Полвосьмого. Часа через полтора уже начнётся работа настоящая.

А что - полвосьмого? Что-то я должен был в восемь? Ах, Боев звал. Пойти, не пойти? Не начальник он мне, но сосед хороший.

- Ну, Ботнев, дежурь пока. Я - на часок.

А голова ещё дурноватая.

Дорога простая: идти по их проводу. (Только на пересеченьях проводов не сбиться.)

Перенырнул лощинку, на ту возвышенную ровную улицу. В ней - домов с десяток, и уцелели, все снаряды обминули её. И по вечеру, понадеясь, там и здесь мелькают жители, справляют хозяйственные дела, у когож и животина есть.

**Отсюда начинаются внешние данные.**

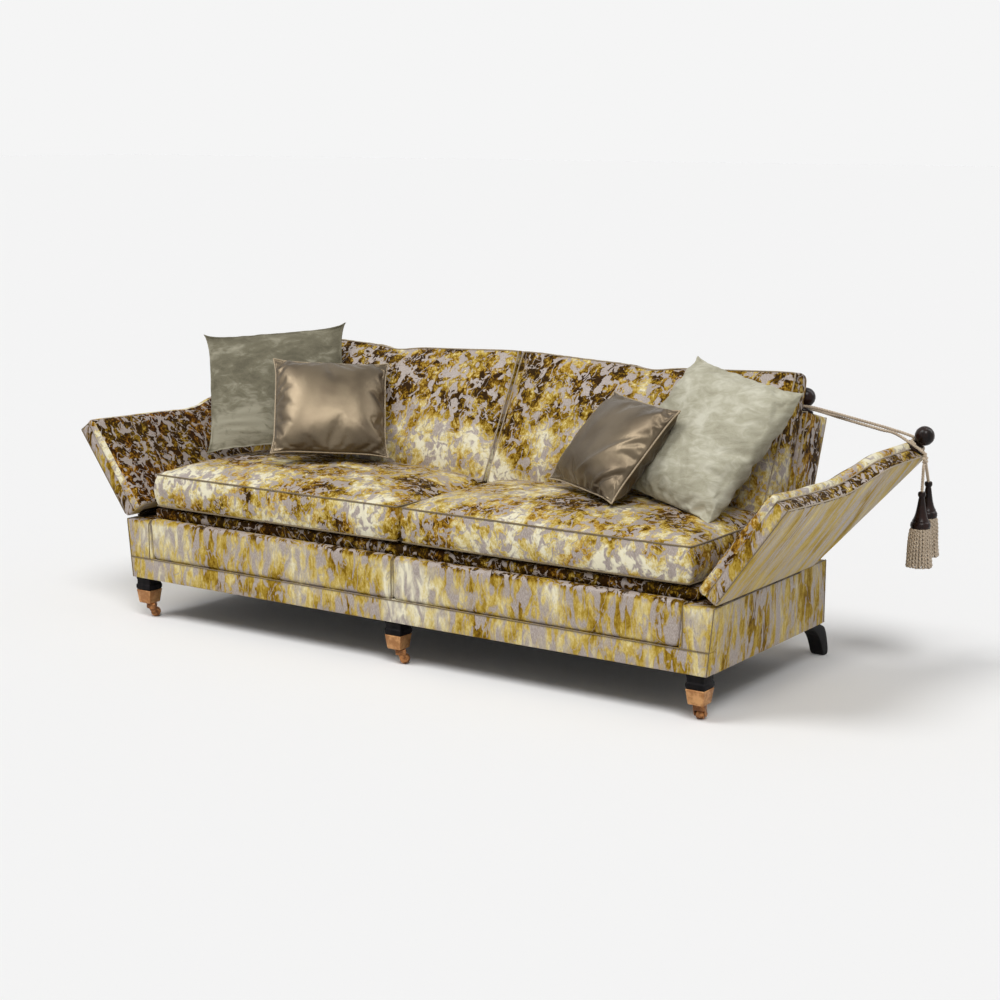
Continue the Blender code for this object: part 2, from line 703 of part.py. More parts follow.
def arm_board_outline(clearance, foot):
    """The board inside the arm, following the arm's edges at an inset."""
    inset = ARM_BOARD_INSET - clearance
    rear_slope = (ARM_HEAD_LENGTH - ARM_FOOT_LENGTH) / (ARM_REAR_HEIGHT - ARM_FOOT)
    low_top = ARM_FRONT_HEIGHT - ARM_DIP - inset
    high_top = ARM_REAR_HEIGHT - inset

    def rear(height):
        return ARM_FOOT_LENGTH + (height - ARM_FOOT) * rear_slope - inset * 1.2

    return [(inset, foot), (rear(foot), foot), (rear(high_top), high_top),
            (ARM_RISE_END + inset, high_top), (ARM_RISE_START + inset, low_top), (inset, low_top)]


def arm_frame_to_sofa(place):
    """A point in the right arm's frame, in the sofa's frame at rest."""
    turn = Euler((0.0, ARM_DROP, 0.0)).to_matrix()
    return Vector((HINGE_X, 0.0, HINGE_Z)) + turn @ Vector(place)


def make_arm(frame):
    inner = BARREL_RADIUS - ARM_THICKNESS
    pad = extruded("right_arm_upholstery", arm_outline(), inner, BARREL_RADIUS, frame, brocade)
    bevel(pad, ARM_ROUNDING, 2)
    middle = (inner + BARREL_RADIUS) / 2
    half = ARM_BOARD_THICKNESS / 2
    slot = extruded("arm_slot", arm_board_outline(GAP, ARM_FOOT - OVERRUN),
                    middle - half - GAP, middle + half + GAP, frame, collection=cutters)
    cut(pad, slot)
    board = extruded("right_arm_board", arm_board_outline(0.0, ARM_FOOT), middle - half, middle + half,
                     frame, beech)
    knob = turned("right_arm_finial", finial_profile(), frame, dark_wood)
    knob.location = (middle, FINIAL_Y, ARM_REAR_HEIGHT + GAP)
    return pad, board, knob


# Strip hinges
def barrel(name, radius, start, end, parent, collection=cutters, segments=SMALL_SEGMENTS):
    """A cylinder along Y, from start to end, on the hinge axis."""
    work = bmesh.new()
    bmesh.ops.create_cone(work, cap_ends=True, segments=segments, radius1=radius, radius2=radius,
                          depth=end - start)
    made = new_object(name, mesh_from(work, name), parent, None, collection)
    made.data.transform(Matrix.Rotation(math.pi / 2, 4, "X"))
    made.location = (0.0, (start + end) / 2, 0.0)
    return made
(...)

А дальше - хлебное польце, картофельное. И склон опять - и в кустах стоит боевская дивизионная штабная машина, ЗИС, с самодельно обшитым, крытым кузовом. Видно, прикатил сюда травной целиной, без дороги.

У машины - комбат Мягков и комиссар дивизиона, стоят курят.

- А комдив здесь?

- Здесь.

- Что это он меня?

- А поднимайся, увидишь.

Да и им пора. По приставной лесенке влезаем внутрь, через невысокую фанерную дверцу.

С делового серединного стола, привинченного, сняты планшет, карты, бумаги, всё это где-то по углам. А по столу простелены два полотенца вышитых - под вид скатерти, и стоит белая бутыль неформенная, раскрыты консервы - американские колбасные и наши рыбные, хлеб нарезан, печенье на тарелке. И - стаканы, кружки разномастные.

У Боева на груди слева - два Красных Знамени, редко такое встретишь, справа - Отечественная, Красная Звезда, а медалек разных он не носит. Голова у него какая-то некруглая, как бы чуть стёсанная по бокам, отчего ещё добавляется твёрдости к подбородку и лбу. И - охватистое сильное пожатие, радостно такую и пожать.

- Пришёл, Саша? Хорошо. Тебя ждали.

- А что за праздник? Орла ещё не взяли.

- Да понимаешь, день рождения, тридцать без одного. А этот один - ещё как пройдёт, нельзя откладывать.